▶ GOAL
Return all of the data exactly as given.
====
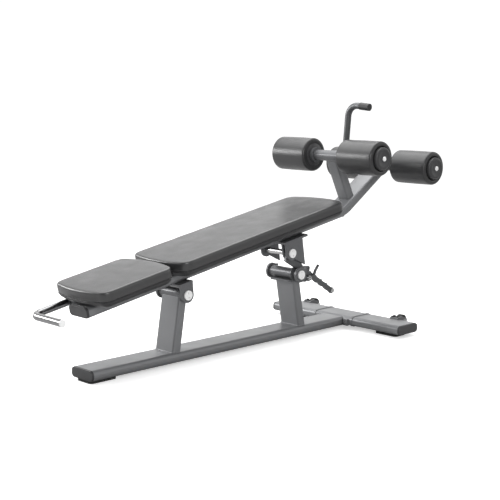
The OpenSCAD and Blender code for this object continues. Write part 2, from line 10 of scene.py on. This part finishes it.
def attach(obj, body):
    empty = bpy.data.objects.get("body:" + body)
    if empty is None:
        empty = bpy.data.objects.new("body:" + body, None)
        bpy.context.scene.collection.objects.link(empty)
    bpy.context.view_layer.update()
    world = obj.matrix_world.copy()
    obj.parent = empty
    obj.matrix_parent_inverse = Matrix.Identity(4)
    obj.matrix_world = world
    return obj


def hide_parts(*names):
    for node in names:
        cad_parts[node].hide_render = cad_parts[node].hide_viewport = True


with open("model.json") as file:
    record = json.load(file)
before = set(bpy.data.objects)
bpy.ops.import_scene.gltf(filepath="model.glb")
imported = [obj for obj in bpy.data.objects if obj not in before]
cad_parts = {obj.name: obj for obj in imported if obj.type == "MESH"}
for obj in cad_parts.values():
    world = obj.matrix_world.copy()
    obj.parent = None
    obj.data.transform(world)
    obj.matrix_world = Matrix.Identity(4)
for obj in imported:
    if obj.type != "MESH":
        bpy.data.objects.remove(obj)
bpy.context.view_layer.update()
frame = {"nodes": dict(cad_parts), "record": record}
NODES = frame["nodes"]
MM = 0.001

# ---------------------------------------------------------------- places, in the CAD frame
ORIGIN_X = 729.949          # mm from the head end of the beam to the origin
PIVOT = Vector(((395 - ORIGIN_X) * MM, 0, 0.244))
BENCH = math.radians(10.4)
FRONT_AXLE = Vector(((1188 - ORIGIN_X) * MM, 0, 0.680))
REAR_AXLE = Vector(((1511 - ORIGIN_X) * MM, 0, 0.627))


def on_bench(a, y, b):
    """Point of the bench frame (mm along the slope, across, square to it) in the CAD frame."""
    c, s = math.cos(BENCH), math.sin(BENCH)
    return Vector((PIVOT.x + (a * c - b * s) * MM, y * MM, PIVOT.z + (a * s + b * c) * MM))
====
▶ RESULT OF THIS TASK
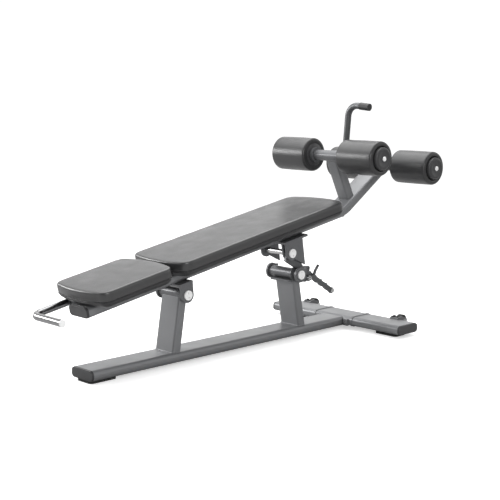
The OpenSCAD and Blender code for this object continues. Write part 2, from line 10 of scene.py on. This part finishes it.
def attach(obj, body):
    empty = bpy.data.objects.get("body:" + body)
    if empty is None:
        empty = bpy.data.objects.new("body:" + body, None)
        bpy.context.scene.collection.objects.link(empty)
    bpy.context.view_layer.update()
    world = obj.matrix_world.copy()
    obj.parent = empty
    obj.matrix_parent_inverse = Matrix.Identity(4)
    obj.matrix_world = world
    return obj


def hide_parts(*names):
    for node in names:
        cad_parts[node].hide_render = cad_parts[node].hide_viewport = True


with open("model.json") as file:
    record = json.load(file)
before = set(bpy.data.objects)
bpy.ops.import_scene.gltf(filepath="model.glb")
imported = [obj for obj in bpy.data.objects if obj not in before]
cad_parts = {obj.name: obj for obj in imported if obj.type == "MESH"}
for obj in cad_parts.values():
    world = obj.matrix_world.copy()
    obj.parent = None
    obj.data.transform(world)
    obj.matrix_world = Matrix.Identity(4)
for obj in imported:
    if obj.type != "MESH":
        bpy.data.objects.remove(obj)
bpy.context.view_layer.update()
frame = {"nodes": dict(cad_parts), "record": record}
NODES = frame["nodes"]
MM = 0.001

# ---------------------------------------------------------------- places, in the CAD frame
ORIGIN_X = 729.949          # mm from the head end of the beam to the origin
PIVOT = Vector(((395 - ORIGIN_X) * MM, 0, 0.244))
BENCH = math.radians(10.4)
FRONT_AXLE = Vector(((1188 - ORIGIN_X) * MM, 0, 0.680))
REAR_AXLE = Vector(((1511 - ORIGIN_X) * MM, 0, 0.627))


def on_bench(a, y, b):
    """Point of the bench frame (mm along the slope, across, square to it) in the CAD frame."""
    c, s = math.cos(BENCH), math.sin(BENCH)
    return Vector((PIVOT.x + (a * c - b * s) * MM, y * MM, PIVOT.z + (a * s + b * c) * MM))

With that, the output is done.